Under Foot

I absolutely love this time of year. Sure, the days are quickly shortening, and we have maybe less sunshine and more rain than in the summer (though this year the summer was so awful there was no perceptible change except in the temperature). But there’s something about the clear light, the crisp mornings, the autumn colours, that set my heart pumping with joy.

I was laden down with a full backpack and my camera in my handbag when I stepped out into the street on Saturday afternoon. The sun had just come out and the street was lit up, pavements covered with fallen leaves. I just had to heave everything off my back and take some pictures.

I put my camera into a more accessible area in my bag and continued on my towards the canal – the way to my boyfriend’s flat. I took a few more photos on the way.

It’s funny, I seem to always become more active at this time of the year when everything is dying and declining. There are a lot of squirrels around my neighbourhood at the moment – one particular friend hangs around in my back garden every day, burying nuts in the flowerbeds for winter. Sometimes I feel like those squirrels – a scurry of creative activity spurred by the dropping temperatures and falling leaves.

So for the moment I am very happy – I am writing more and taking more photographs than ever before, and it feels as if the rest of my life is truly starting.

Fuchsia

I ended up staying at my parents’ longer than I thought, so I’ve yet to take the camera on an excursion, though it is now in my flat. However, I got a few pictures the other day in the garden that I was happy with. It was sadly the last day in a stretch of nice weather that we’ve had – it has since got a bit cold and cloudy. But I’m holding out for more sunshine – I don’t mind it getting a little colder, but the more sun, the happier and more creative I am.

It was quite windy on the day I took these, and Bumble was having a wonderful time sitting watching everything move about in the wind.

The fuchsia plants are some of the only flowers left blooming in the garden, but even they are falling now. It makes for some very pretty patterns on the ground, though.

I’m hoping to get some “exotic” pictures tomorrow – i.e. from my flat rather than my parents’ house. I’m definitely starting to get to grips with the new camera, but still a bit more practice to go before I’m completely comfortable with it!

Changing season

It’s the fourth day of autumn, and although there’s no sign of the leaves starting to turn – it’s usually a few more weeks, and thanks to all the rain this summer it’ll probably be later than usual – there is definitely that glowing August feeling in the air. I associate late autumn, in the run up to my birthday on Halloween, with cold sunshine and dead leaves blowing in gusts of wind – and already the wind is picking up and the sun in shining more often than it did all summer. I know a lot of people in Ireland consider August to be summer, and thanks to the school system it is still part of the ‘summer holiday’ season for me, but I can always feel the change of season coming on this month.

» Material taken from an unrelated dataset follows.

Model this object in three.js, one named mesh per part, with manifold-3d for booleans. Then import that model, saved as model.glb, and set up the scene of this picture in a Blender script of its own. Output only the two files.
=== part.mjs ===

It’s been a tempestuous summer, and not only in terms of the weather. I don’t think I’ve ever had so much change happen during these months, and that’s saying a lot, as my summers were often very busy times for me. But my world has been shaken around quite a lot, and it looks like it might be about to turn upside down completely.

In a good way, though. I can’t say if it’ll all be for the best, because who can ever know that. But it feels good, it feels like it makes sense even though it doesn’t, not really.

The research project is starting to wind to a close. The first couple of months of that went very fast, but now it feels like I’ve been working on it too long. With all the changes that have been going on in my head and out of it, the coming towards the end doesn’t really feel like I would have expected it to. Or maybe these things never do – I guess the end of my BA didn’t feel as I might have expected either. But anyway, I can’t wait. I feel like my life is waiting to start. It’s not even that I have anything lined up or any solid plans, but with the new leaf I feel turning, it seems that with the end of the Masters I really will be ending one era of my life and starting a new one.

I can’t wait to have more time for writing and taking photos. Particularly writing – I have an idea that I’ve been gradually working on, and I’m itching to see if it can turn into something solid. Come September, all of this can actually start happening. A new beginning has rarely seemed so appealing.